Título: Tragadas da discórdia
Autor: Cristiane Crelier
Fonte: Jornal do Brasil, 04/09/2005, Economia & Negócios, p. A23

''Se eu quiser fumar, eu fumo'', diz a letra da música defendendo a liberdade daquele que consome. Mas alguns fumantes se esquecem da liberdade de quem não quer fumar. O uso de qualquer tipo de cigarro ou derivados do fumo em local coletivo, privado ou público - ''salvo em área adequada para esse fim'' -, é proibido por lei federal (nº 9.294/96). Contudo, os consumidores de shoppings, restaurantes e usuários de ônibus reclamam que continuam tendo que dividir espaços fechados com o cigarro aceso de outras pessoas.

A boa notícia para estes consumidores é que o combate ao tabagismo passivo deverá se intensificar. Durante a semana, em homenagem ao Dia Nacional Contra o Fumo, o governo estadual anunciou que irá iniciar campanha para o Pan 2007 livre de tabaco. De qualquer forma, já estão surgindo ações na Justiça visando punir quem não fazem cumprir a lei.

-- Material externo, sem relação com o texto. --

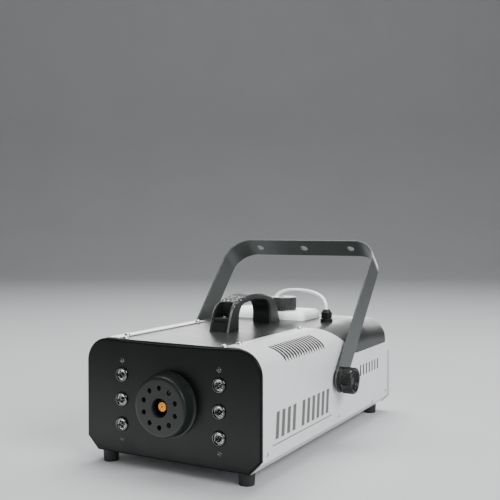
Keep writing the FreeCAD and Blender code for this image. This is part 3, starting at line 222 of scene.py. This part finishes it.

No Rio de Janeiro, segundo o Instituto Nacional do Câncer (Inca), apenas 17,5% dos cariocas fumam. Mesmo assim, o índice de poluição tabagística em bares e restaurantes do Rio é um dos maiores da América Latina - só perdendo para Buenos Aires, onde 39,8% dos cidadãos são fumantes. A pesquisa foi realizada junto a institutos internacionais, que defendem que não adianta separar área para fumantes - ''porque a fumaça se espalha''.

- Mas a situação em ônibus é ainda pior. Porque, no restaurante ou bar, o consumidor tem a opção de não entrar ou não ficar. Porém, no ônibus, se a gente desce por causa de um fumante, está jogando dinheiro fora, porque os funcionários da empresa não vão dispensar o passageiro de pagar a passagem porque está incomodado com um fumante - diz a secretária Arlete Pereira.

O Jornal do Brasil pesquisou em alguns ônibus da cidade e constatou que a presença de pessoas com cigarros acesos dentro dos coletivos é bastante freqüente. Houve inclusive o caso de um trocador que, ao ser perguntado sobre um passageiro com o cigarro aceso, se limitou a responder que não o repreenderia ''porque o fumante sabe que é proibido''. Além disso, foram encontrados motoristas fumando e até mesmo um fiscal da empresa fumando dentro do coletivo, inclusive na presença de bebês.

- É um absurdo a falta de educação de alguns fumantes. O que mais impressiona é que diversos motoristas de ônibus fumam ao volante. As empresas deveriam ser punidas com multas por conta deste desrespeito. O consumidor deve reclamar perante os órgãos responsáveis, por exemplo a Secretaria Municipal de Transportes Urbanos (SMTU), ou até mesmo na Prefeitura - aconselha o advogado Eurivaldo Neves Bezerra, do Consumidor Ativo.

Para a advogada Maíra Feltrin, do Instituto de Defesa do Consumidor (Idec), é bom que o consumidor reclame com a SMTU para dar ciência ao órgão que estabelece os contratos das empresas.

- De modo geral, sendo em ônibus ou estabelecimento comercial, é importante que o consumidor procure o gerente, ou dono, ou outro responsável para reclamar quando se sentir incomodado - acredita Maíra.

A advogada Chris Mibielli, do escritório Bulhões e Mibielli, não vê relação de consumo, mas obrigação de denunciar.

- Se uma pessoa encontra-se em um local, onde, por lei, é proibido fumar e o responsável pelo estabelecimento não toma uma atitude para reprimir o fumante, na verdade ele está se omitindo quanto ao cumprimento da lei, mas não há nenhuma responsabilidade do estabelecimento, que possa ser apurada à luz da Lei do Consumidor. Lei é lei e como tal deve ser cumprida por todos. Na verdade, é muito mais uma questão de consciência e de cidadania, que a própria pessoa incomodada deve reprimir, até em nome do direito constitucional à saúde e à vida - afirma Chris Mibielli.

O pianista Alexandre Augusto fuma em locais fechados apenas em áreas permitidas.

- Mesmo assim, procuro ver se não tem ninguém na mesa ao lado que possa se incomodar.

Em Alagoas, um shopping foi notificado por descumprir a lei que proíbe fumar. Partindo de uma denúncia, a Procuradoria Regional do Trabalho investiga o não cumprimento da lei no shopping center, ''prejudicando a saúde dos consumidores e, principalmente, dos funcionários que permanecem como fumantes passivos, já que não podem se retirar do seu ambiente de trabalho''. A procuradoria se pautou pelas normas de proteção ao ambiente de trabalho saudável e chamou o empreendedor para esclarecimentos.